Park your car, kill the engine and allow the stillness to settle. Walk into the woods and around the Titiroa marae. The remains of the altar are at one end; towards the centre of the platform are small standing stones where the chiefs and priests sat.

There are paths through the trees left and right from Titiroa. Hike uphill and you’ll come to another marae, Afareaito, and beyond it two shooting platforms. Here, nobles knelt to compete in archery games, firing arrows through a cleared corridor in the forest, trying to shoot further than 240 metres. Spotters stationed in the trees signaled as the arrow passed by.

Go downhill from Titiroa and you’ll arrive at Ahu O Mahine, most imposing of the valley’s maraes. Stacked rows of round stones form its base. A plaque explains that this marae was dedicated to ‘Oro, a god of fertility and war whose worship, says the sign, “requires human sacrifice offerings.”
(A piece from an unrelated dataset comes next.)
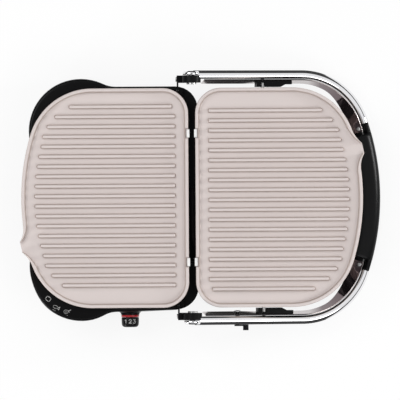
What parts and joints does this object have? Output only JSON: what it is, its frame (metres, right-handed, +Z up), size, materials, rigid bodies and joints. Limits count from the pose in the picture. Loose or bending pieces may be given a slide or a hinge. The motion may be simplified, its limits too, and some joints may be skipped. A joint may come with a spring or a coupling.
{
  "type": "electric indoor grill",
  "caption": "Electric contact grill with a hinged lid, opened flat: ribbed removable plates, heated base and lid, thermostat knob, chromed handle frame.",
  "frame": {"origin": "middle of the opened grill's outline, on the table that its feet stand on", "axes": "+X from the base's front edge across the hinge towards the handle's grip, +Y towards the side without the knob, +Z up"},
  "size_m": [0.4768, 0.3436, 0.0933],
  "materials": {
    "housing_plastic": "satin black moulded plastic",
    "cover_plastic": "matte black moulded plastic",
    "foot_rubber": "matte rubber",
    "plate_coating": "die-cast aluminium with a matte beige-grey non-stick coating",
    "clip_steel": "bright zinc-plated steel",
    "element_sheath": "oxidised steel sheath",
    "reflector_aluminium": "bright sheet",
    "terminal_plastic": "heat-resistant moulded plastic",
    "knob_plastic": "satin black moulded plastic",
    "ring_red": "gloss red",
    "fuse_brass": "plain",
    "wire_insulation": "glass-sleeved wire",
    "gland_rubber": "matte rubber",
    "lead_sleeve": "black heat-resistant sleeve",
    "bracket_black": "black painted steel",
    "spring_steel": "spring wire",
    "bar_chrome": "polished chrome",
    "strip_steel": "polished dark steel",
    "pin_white": "bright steel",
    "grip_plastic": "satin black moulded plastic"
  },
  "bodies": {
    "base": {"base_shell": "housing_plastic", "base_bottom_cover": "cover_plastic", "rubber_feet": "foot_rubber", "base_screws": "clip_steel", "lower_plate": "plate_coating", "lower_plate_clips": "clip_steel", "lower_heating_element": "element_sheath", "lower_element_posts": "clip_steel", "lower_reflector": "reflector_aluminium", "thermostat_body": "terminal_plastic", "thermostat_bracket": "clip_steel", "knob_ring": "ring_red", "terminal_block": "terminal_plastic", "thermal_fuse": "fuse_brass", "base_wiring": "wire_insulation", "cable_gland": "gland_rubber", "lead_bush": "gland_rubber", "lid_lead": "lead_sleeve", "hinge_bracket_left": "bracket_black", "hinge_bracket_right": "bracket_black", "hinge_block_left": "knob_plastic", "hinge_block_right": "knob_plastic", "hinge_pins": "clip_steel", "bracket_screws": "clip_steel", "lower_button_spring": "spring_steel"},
    "knob": {"thermostat_knob": "knob_plastic", "thermostat_shaft": "clip_steel"},
    "lower_button": {"lower_release_button": "knob_plastic"},
    "arms": {"arm_bar_left": "bar_chrome", "arm_bar_right": "bar_chrome", "arm_strip_left": "strip_steel", "arm_strip_right": "strip_steel", "pivot_bracket_left": "knob_plastic", "pivot_bracket_right": "knob_plastic", "lid_pivot_pins": "pin_white", "grip_upper": "grip_plastic", "grip_lower": "grip_plastic", "grip_core": "clip_steel", "grip_screws": "clip_steel"},
    "lock": {"lock_lever": "knob_plastic", "lock_washer": "clip_steel"},
    "lid": {"lid_shell": "housing_plastic", "upper_plate": "plate_coating", "upper_plate_clips": "clip_steel", "upper_heating_element": "element_sheath", "upper_element_posts": "clip_steel", "upper_reflector": "reflector_aluminium", "lid_wiring": "wire_insulation", "upper_button_spring": "spring_steel"},
    "upper_button": {"upper_release_button": "knob_plastic"}
  },
  "joints": [
    {"name": "arm_hinge", "type": "hinge", "parent": "base", "child": "arms", "pos_m": [-0.01113, 0.0038, 0.0805], "axis": [0, -1, 0], "range_deg": [0, 180], "deforming": ["lid_lead"]},
    {"name": "lid_tilt", "type": "hinge", "parent": "arms", "child": "lid", "pos_m": [0.08266, 0.0038, 0.05349], "axis": [0, 1, 0], "range_deg": [-3, 0], "deforming": ["lid_lead"]},
    {"name": "thermostat_turn", "type": "hinge", "parent": "base", "child": "knob", "pos_m": [-0.09413, -0.1537, 0.037], "axis": [0, -1, 0], "range_deg": [0, 270]},
    {"name": "lower_button_press", "type": "slide", "parent": "base", "child": "lower_button", "axis": [1, 0, 0], "range_m": [0, 0.003], "stiffness_N_per_m": 400, "deforming": ["lower_button_spring"]},
    {"name": "upper_button_press", "type": "slide", "parent": "lid", "child": "upper_button", "axis": [-1, 0, 0], "range_m": [0, 0.003], "stiffness_N_per_m": 400, "deforming": ["upper_button_spring"]},
    {"name": "lock_turn", "type": "hinge", "parent": "arms", "child": "lock", "pos_m": [0.04797, -0.1642, 0.06348], "axis": [0, 1, 0], "range_deg": [0, 90]}
  ]
}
You’re likely to have these sites to yourself—you, some chickens and roosters, and probably mosquitoes. Your fellow travellers are at the beach. It is, after all, the clear, warm waters and white sandy shores that bring most people to French Polynesia. Another of its islands, Bora Bora, was thought the most beautiful in the world by author James Michener, of South Pacific fame. Travel guide writer Arthur Frommer felt the title ought to go to Mo‘orea. Drive another kilometre up the Opunohu Bay road and see for yourself how he reached his conclusion. The road ends at a lookout, the Belvédère. Dominating the view is the dark-green hulk of Mount Rotui, its saw-toothed ridges separating sparkling Cook’s and Opunohu bays. “Nothing compares,” wrote Frommer.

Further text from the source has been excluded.